──────── Given information ────────
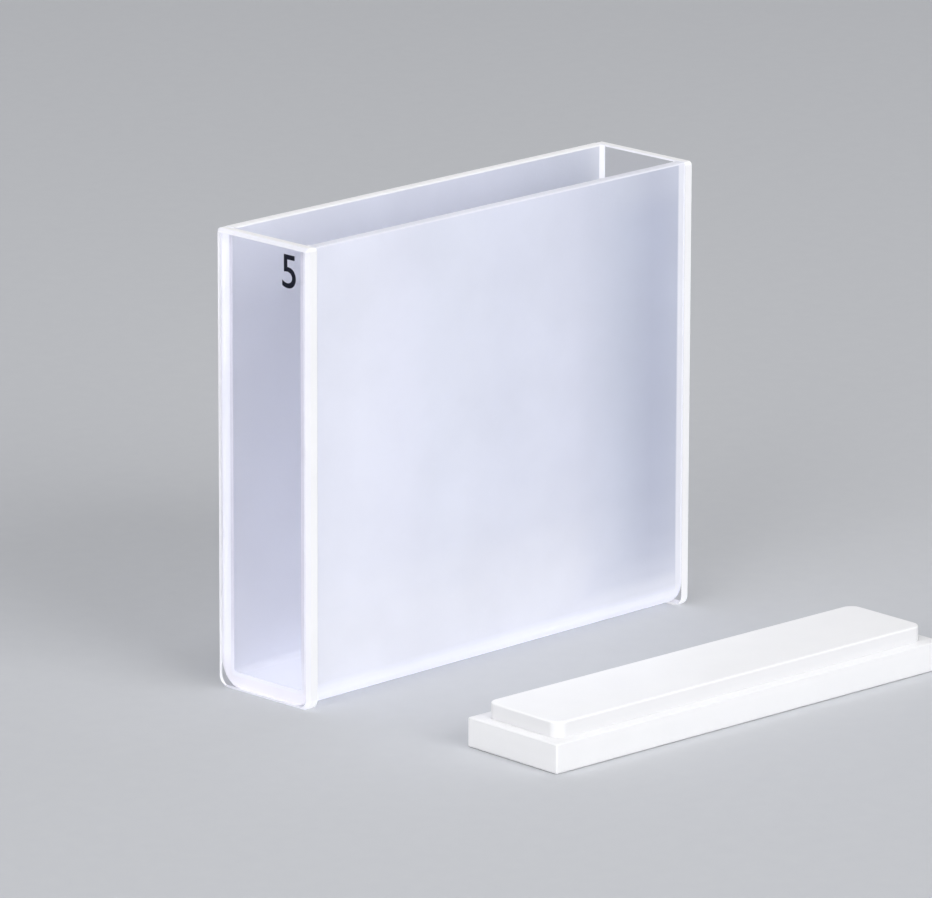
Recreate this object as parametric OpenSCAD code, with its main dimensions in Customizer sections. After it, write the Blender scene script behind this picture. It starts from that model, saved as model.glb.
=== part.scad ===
// Rectangular absorption cell: a ground quartz trough between two polished end windows,
// with its push-in lid lying plug side up beside it.
// Frame: the origin is the middle of the cell's foot, +X runs along the light path, +Z is up.

/* [Cell] */
// Light path: the distance between the inner faces of the two end windows
path_l = 50; // [20:5:100]
// Inside width between the two long walls
cavity_w = 10; // [6:0.5:20]
// Height from the foot to the rim
cell_h = 45; // [30:1:60]

/* [Trough] */
// Thickness of each ground long wall
wall_t = 1.15; // [0.8:0.05:2]
// Thickness of the floor
floor_t = 1.25; // [0.8:0.05:3]
// Inside radius where a long wall turns into the floor
trough_r = 0.65; // [0.65:0.05:2.5]
// Outside radius along the two bottom edges, limited by the walls it turns between
belly_r = 2.6; // [0.5:0.1:3.5]
// Edge break along the rims of the long walls and the inner top edges of the windows
rim_break = 0.15; // [0.05:0.05:0.3]

/* [Windows] */
// Thickness of each polished end window
window_t = 1.25; // [0.8:0.05:3]
// How far the windows stand proud of the long walls, on each side
window_lip = 0.1; // [0:0.05:0.5]
// Radius of the two bottom corners of a window
foot_r = 1.1; // [0.5:0.1:2]
// Radius of the two top corners of a window
shoulder_r = 0.4; // [0.4:0.1:1.5]
// Ground edge break round the outer face of a window
window_break = 0.35; // [0.1:0.05:0.35]

/* [Seams] */
// Leg of the fused glass bead in the inside corners of each window
seam_leg = 0.4; // [0.2:0.05:0.6]
// Radius of the hollow face of the bead
seam_hollow_r = 0.65; // [0.65:0.05:2]

/* [Lid] */
// Clearance between the plug and each long wall
plug_gap = 0.15; // [0.05:0.05:0.4]
// Clearance between the plug and each window, which leaves room for the seams
plug_end_gap = 0.75; // [0.6:0.05:1.5]
// How deep the plug reaches into the mouth
plug_depth = 1.55; // [0.8:0.05:5]
// Radius of the upright corners of the plug
plug_corner_r = 1.2; // [0.5:0.1:2.5]
// Thickness of the flange that rests on the rim
flange_t = 2.9; // [1.5:0.05:6]
// How far the flange stays inside the outline of the cell, along each long wall
flange_setback = 0.2; // [0:0.05:0.5]
// How far each end of the flange rests on the window below it
flange_end_rest = 0.45; // [0.2:0.05:0.8]
// Edge break on the plug and the flange
lid_break = 0.2; // [0.05:0.05:0.3]

/* [Lid laid aside] */
// Distance from the front of the cell to the nearest corner of the lid
lid_aside = 18.3; // [5:0.1:60]
// How far the left end of the lid is shifted in from the left end of the cell
lid_shift = 2.9; // [-20:0.1:20]
// Turn of the lid about the vertical, in degrees
lid_turn = -2.3; // [-15:0.1:15]

/* [Hidden] */

// Sides of a round surface
$fn = 96;
// How far a cutter runs past what it cuts
over = 1;
// The way from the middle of a slab to each of its corners, anticlockwise
QUADRANTS = [[1, 1], [-1, 1], [-1, -1], [1, -1]];

// Outside sizes of the cell
trough_w = cavity_w + 2 * wall_t;
cell_w = trough_w + 2 * window_lip;
cell_l = path_l + 2 * window_t;

// The bend may thin down to this share of the thinner of the wall and the floor
bend_share = 2 / 3;
bend_limit = min(wall_t, floor_t) * (sqrt(2) - bend_share) / (sqrt(2) - 1);
bend_r = min(belly_r, trough_r + bend_limit);

// Centre of the hollow face of a bead, the same distance in from both surfaces it joins
seam_centre = (seam_leg + sqrt(2 * pow(seam_hollow_r, 2) - pow(seam_leg, 2))) / 2;
// A bead stops where the edge breaks of the wall and the window begin
seam_top = cell_h - rim_break;

// Outside sizes of the lid
plug_l = path_l - 2 * plug_end_gap;
plug_w = cavity_w - 2 * plug_gap;
flange_l = path_l + 2 * flange_end_rest;
flange_w = cell_w - 2 * flange_setback;
// A lid turned towards the cell is moved away by as much as its right end swings in
lid_swing = max(0, flange_l * sin(lid_turn));

frosted_colour = [0.86, 0.88, 0.95];
clear_colour = [0.78, 0.80, 0.86];
seam_colour = [0.95, 0.95, 1.00];
lid_colour = [0.97, 0.97, 0.98];

// ---------- Shared forms ----------

// A rectangle centred on X that stands on Y = 0, with its two upper corners cut off
module topped_section(width, height, cut) {
    half = width / 2;
    polygon([
        [-half, 0],
        [half, 0],
        [half, height - cut],
        [half - cut, height],
        [cut - half, height],
        [-half, height - cut]
    ]);
}

// A block on Z = 0 with an edge break round its upper face
module topped_block(length, width, height, cut) {
    intersection() {
        rotate([90, 0, 0])
            linear_extrude(width, center = true)
                topped_section(length, height, cut);
        rotate([90, 0, 90])
            linear_extrude(length, center = true)
                topped_section(width, height, cut);
    }
}

// What rounding one upright corner takes off a block: a square prism less the round corner
// that stays, which carries the same edge break
module corner_waste(radius, height, cut) {
    difference() {
        translate([0, 0, -over])
            cube([radius + over, radius + over, height + 2 * over]);
        rotate_extrude()
            polygon([
                [0, -over],
                [radius, -over],
                [radius, height - cut],
                [radius - cut, height],
                [radius - cut, height + over],
                [0, height + over]
            ]);
    }
}

// A slab on Z = 0 with an edge break round its upper face and four rounded upright corners,
// whose radii are given in the order of QUADRANTS
module slab(length, width, height, cut, radii) {
    difference() {
        topped_block(length, width, height, cut);
        for (corner = [0:3]) {
            radius = radii[corner];
            way = QUADRANTS[corner];
            translate([way.x * (length / 2 - radius), way.y * (width / 2 - radius), 0])
                rotate(90 * corner)
                    corner_waste(radius, height, cut);
        }
    }
}

// A rectangle that stands on Y = 0, centred on X, with its two lower corners rounded
module round_bottomed(width, height, radius) {
    translate([-width / 2, radius])
        square([width, height - radius]);
    translate([radius - width / 2, 0])
        square([width - 2 * radius, height]);
    for (side = [-1, 1])
        translate([side * (width / 2 - radius), radius])
            circle(radius);
}

// ---------- Trough ----------

// Section of the trough across the light path
module trough_section() {
    difference() {
        intersection() {
            round_bottomed(trough_w, cell_h, bend_r);
            topped_section(trough_w, cell_h, rim_break);
        }
        translate([0, floor_t])
            round_bottomed(cavity_w, cell_h - floor_t + over, trough_r);
        for (side = [-1, 1])
            translate([side * cavity_w / 2, cell_h])
                rotate(45)
                    square(rim_break * sqrt(2), center = true);
    }
}

module trough() {
    color(frosted_colour)
        rotate([90, 0, 90])
            linear_extrude(path_l, center = true)
                trough_section();
}

// ---------- Windows ----------

// The right window; its outer face looks along +X
module window() {
    difference() {
        translate([path_l / 2, 0, cell_h / 2])
            rotate([0, 90, 0])
                slab(cell_h, cell_w, window_t, window_break,
                     [foot_r, shoulder_r, shoulder_r, foot_r]);
        translate([path_l / 2, 0, cell_h])
            rotate([0, 45, 0])
                cube([rim_break * sqrt(2), cell_w + over, rim_break * sqrt(2)], center = true);
    }
}

module right_window() {
    color(clear_colour)
        window();
}

module left_window() {
    color(clear_colour)
        mirror([1, 0, 0])
            window();
}

// ---------- Seams ----------

// Section of a bead: the corner is at the origin, and both surfaces it joins run along an axis
module bead_section() {
    difference() {
        square(seam_leg);
        translate([seam_centre, seam_centre])
            circle(seam_hollow_r);
    }
}

// The half of the right window's bead on +Y: along the floor, round the bend and up the wall
module half_seam() {
    straight = cavity_w / 2 - trough_r;
    bend_z = floor_t + trough_r;
    // Along the floor
    translate([path_l / 2, 0, floor_t])
        rotate([90, 0, 180])
            linear_extrude(straight)
                bead_section();
    // Round the bend
    translate([path_l / 2, straight, bend_z])
        rotate([0, -90, 0])
            rotate([0, 0, 90])
                rotate_extrude(angle = 90)
                    translate([trough_r, 0])
                        mirror([1, 0])
                            bead_section();
    // Up the wall
    translate([path_l / 2, cavity_w / 2, bend_z])
        rotate([0, 0, 180])
            linear_extrude(seam_top - bend_z)
                bead_section();
}

module seam() {
    half_seam();
    mirror([0, 1, 0])
        half_seam();
}

module right_seam() {
    color(seam_colour)
        seam();
}

module left_seam() {
    color(seam_colour)
        mirror([1, 0, 0])
            seam();
}

// ---------- Lid ----------

// The flange, with every edge broken
module flange() {
    intersection() {
        topped_block(flange_l, flange_w, flange_t, lid_break);
        translate([0, 0, flange_t])
            mirror([0, 0, 1])
                topped_block(flange_l, flange_w, flange_t, lid_break);
    }
}

// The lid as it lies: outer face down, plug up
module lid() {
    color(lid_colour)
        translate([lid_shift - cell_l / 2, -cell_w / 2 - lid_aside - lid_swing, 0])
            rotate([0, 0, lid_turn])
                translate([flange_l / 2, -flange_w / 2, 0]) {
                    flange();
                    translate([0, 0, flange_t])
                        slab(plug_l, plug_w, plug_depth, lid_break,
                             [for (corner = [0:3]) plug_corner_r]);
                }
}

trough();
left_window();
right_window();
left_seam();
right_seam();
lid();
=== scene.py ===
# %% [markdown]
# # A quartz absorption cell and its push-in lid
# The cell is a long, narrow tank of fused quartz that a beam of light crosses from end to end. Its
# two end windows are polished clear and everything else is ground, so it looks like frosted glass
# with a bright frame at each end. The lid is a stepped block of white fluoropolymer that lies
# beside it, plug side up.
#
# ## The frame
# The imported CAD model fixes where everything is. It is loaded first, and each piece made here takes
# its place from it, so nothing has to be fitted by eye. Every CAD node gets a finer copy of itself:
# the same form, with soft ground edges and with faces that can carry different finishes. The CAD
# meshes could have been dressed as they are, but each is one loose shell that takes one finish.

import math

import bmesh
import bpy
from mathutils import Matrix, Vector


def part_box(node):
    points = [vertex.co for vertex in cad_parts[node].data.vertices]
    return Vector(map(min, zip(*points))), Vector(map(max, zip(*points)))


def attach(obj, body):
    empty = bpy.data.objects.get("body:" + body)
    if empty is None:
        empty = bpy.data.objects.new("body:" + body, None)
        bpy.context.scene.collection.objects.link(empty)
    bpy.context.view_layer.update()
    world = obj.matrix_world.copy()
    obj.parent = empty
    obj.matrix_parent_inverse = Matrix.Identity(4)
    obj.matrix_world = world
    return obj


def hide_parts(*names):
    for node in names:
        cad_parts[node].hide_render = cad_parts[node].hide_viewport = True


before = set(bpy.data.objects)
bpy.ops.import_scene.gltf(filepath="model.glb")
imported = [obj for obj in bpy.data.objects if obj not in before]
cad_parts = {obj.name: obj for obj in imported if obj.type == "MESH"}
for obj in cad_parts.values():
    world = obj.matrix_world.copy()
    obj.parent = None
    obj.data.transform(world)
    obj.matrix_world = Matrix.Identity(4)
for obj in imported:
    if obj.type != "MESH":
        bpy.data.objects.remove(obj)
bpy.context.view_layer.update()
MM = 0.001  # the scene is in metres, and the sizes of the object are given in millimetres
print("CAD nodes:", ", ".join(sorted(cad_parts)))

# %% [markdown]
# ## The camera
# A long lens far away keeps the upright edges of the glass parallel, as product pictures do. The
# camera could be placed by three coordinates, but two angles and a distance from a point near the
# middle of the cell are easier to read, because each of them means something by itself.

# %% Aim the camera
AZIMUTH, ELEVATION, ROLL = (math.radians(a) for a in (-45.202, 14.996, 0.160))
DISTANCE = 802.1 * MM
SENSOR_MM, LENS_MM = 36, 321.1
NEAREST, FARTHEST = 0.05, 20  # what the camera draws, in metres
AIM_RIGHT, AIM_UP = 0.756 * MM, -2.744 * MM
CELL_MIDDLE = Vector((0, 0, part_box("trough")[1].z / 2))


def towards(azimuth, elevation):
    """The way out from the cell at an azimuth, where 0 is the lid's side, and an elevation."""
    return Vector((
        math.sin(azimuth) * math.cos(elevation),
        -math.cos(azimuth) * math.cos(elevation),
        math.sin(elevation),
    ))


back = towards(AZIMUTH, ELEVATION)
turn = back.to_track_quat("Z", "Y").to_matrix().to_4x4() @ Matrix.Rotation(ROLL, 4, "Z")
aim = CELL_MIDDLE + turn @ Vector((AIM_RIGHT, AIM_UP, 0))

camera = bpy.data.objects.new("Camera", bpy.data.cameras.new("Camera"))
camera.data.sensor_width, camera.data.lens = SENSOR_MM, LENS_MM
camera.data.clip_start, camera.data.clip_end = NEAREST, FARTHEST
camera.matrix_world = Matrix.Translation(aim + back * DISTANCE) @ turn
bpy.context.scene.collection.objects.link(camera)
bpy.context.scene.camera = camera
bpy.context.scene.view_settings.view_transform = "Standard"
print("camera at", [round(v, 3) for v in camera.matrix_world.translation])

# %% [markdown]
# ## Helpers for materials
# Colours are picked as sRGB hex values, the way a painter or a web page writes them, but shaders
# add up light in linear values. One function turns the first into the second. A second adds a node
# with its settings and links, and a third starts a material that reads Object coordinates. The
# pieces sit at the origin, unturned and unscaled, so those coordinates are real places in metres.

# %% Material helpers
def linear(hex_colour):
    """An sRGB hex colour as the linear values that shaders use."""
    channels = [int(hex_colour[i:i + 2], 16) / 255 for i in (1, 3, 5)]
    return [c / 12.92 if c <= 0.04045 else ((c + 0.055) / 1.055) ** 2.4 for c in channels] + [1]


def add(tree, kind, inputs=None, **settings):
    """Adds a node. inputs maps a socket's name or number to a value or to another node's output."""
    node = tree.nodes.new("ShaderNode" + kind)
    for name, value in settings.items():
        setattr(node, name, value)
    for socket, value in (inputs or {}).items():
        if isinstance(value, bpy.types.NodeSocket):
            tree.links.new(value, node.inputs[socket])
        else:
            node.inputs[socket].default_value = value
    return node


def new_material(name):
    """A material with an empty node tree, and the Object coordinates for its patterns."""
    material = bpy.data.materials.new(name)
    material.use_nodes = True
    tree = material.node_tree
    tree.nodes.clear()
    return material, tree, add(tree, "TexCoord").outputs["Object"]


def per(size_mm):
    """The Scale of a pattern whose features are this many millimetres across."""
    return 1 / (size_mm * MM)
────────
_The request_
Starting at the first line of the data above, please restate word for word every line up to and including the one that holds "window_break = 0.35; // [0.1:0.05:0.35]", and add nothing else.

_Solution to the problem_
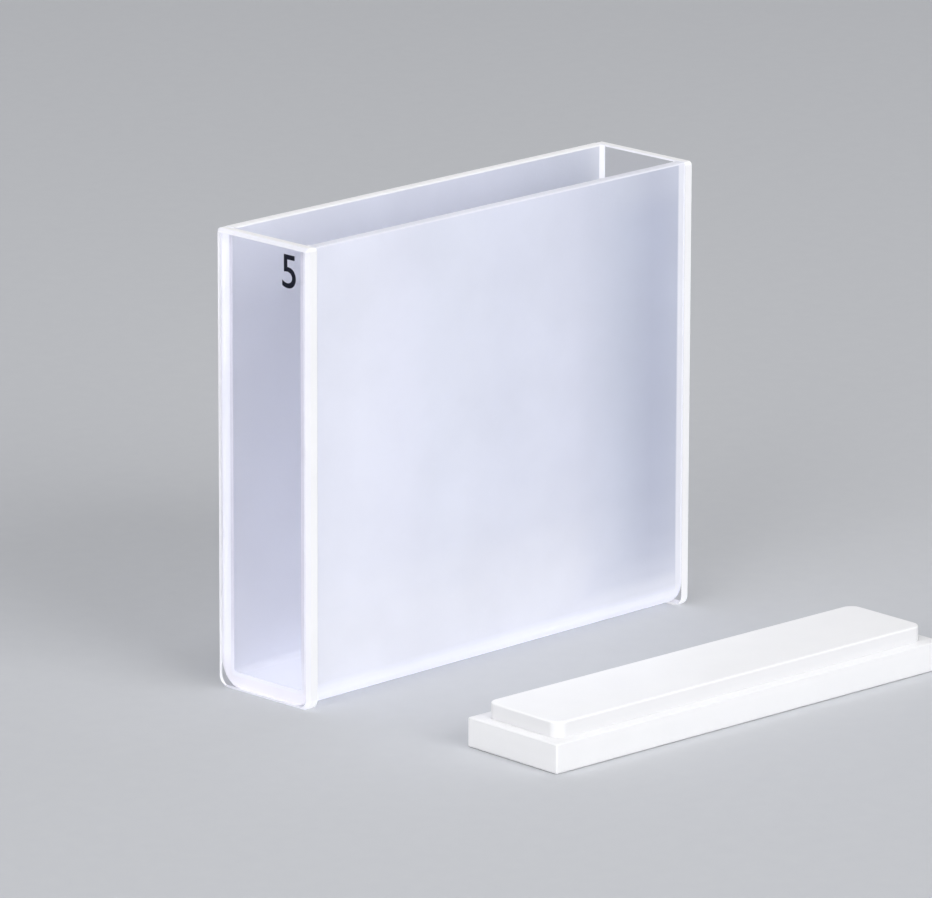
Recreate this object as parametric OpenSCAD code, with its main dimensions in Customizer sections. After it, write the Blender scene script behind this picture. It starts from that model, saved as model.glb.
=== part.scad ===
// Rectangular absorption cell: a ground quartz trough between two polished end windows,
// with its push-in lid lying plug side up beside it.
// Frame: the origin is the middle of the cell's foot, +X runs along the light path, +Z is up.

/* [Cell] */
// Light path: the distance between the inner faces of the two end windows
path_l = 50; // [20:5:100]
// Inside width between the two long walls
cavity_w = 10; // [6:0.5:20]
// Height from the foot to the rim
cell_h = 45; // [30:1:60]

/* [Trough] */
// Thickness of each ground long wall
wall_t = 1.15; // [0.8:0.05:2]
// Thickness of the floor
floor_t = 1.25; // [0.8:0.05:3]
// Inside radius where a long wall turns into the floor
trough_r = 0.65; // [0.65:0.05:2.5]
// Outside radius along the two bottom edges, limited by the walls it turns between
belly_r = 2.6; // [0.5:0.1:3.5]
// Edge break along the rims of the long walls and the inner top edges of the windows
rim_break = 0.15; // [0.05:0.05:0.3]

/* [Windows] */
// Thickness of each polished end window
window_t = 1.25; // [0.8:0.05:3]
// How far the windows stand proud of the long walls, on each side
window_lip = 0.1; // [0:0.05:0.5]
// Radius of the two bottom corners of a window
foot_r = 1.1; // [0.5:0.1:2]
// Radius of the two top corners of a window
shoulder_r = 0.4; // [0.4:0.1:1.5]
// Ground edge break round the outer face of a window
window_break = 0.35; // [0.1:0.05:0.35]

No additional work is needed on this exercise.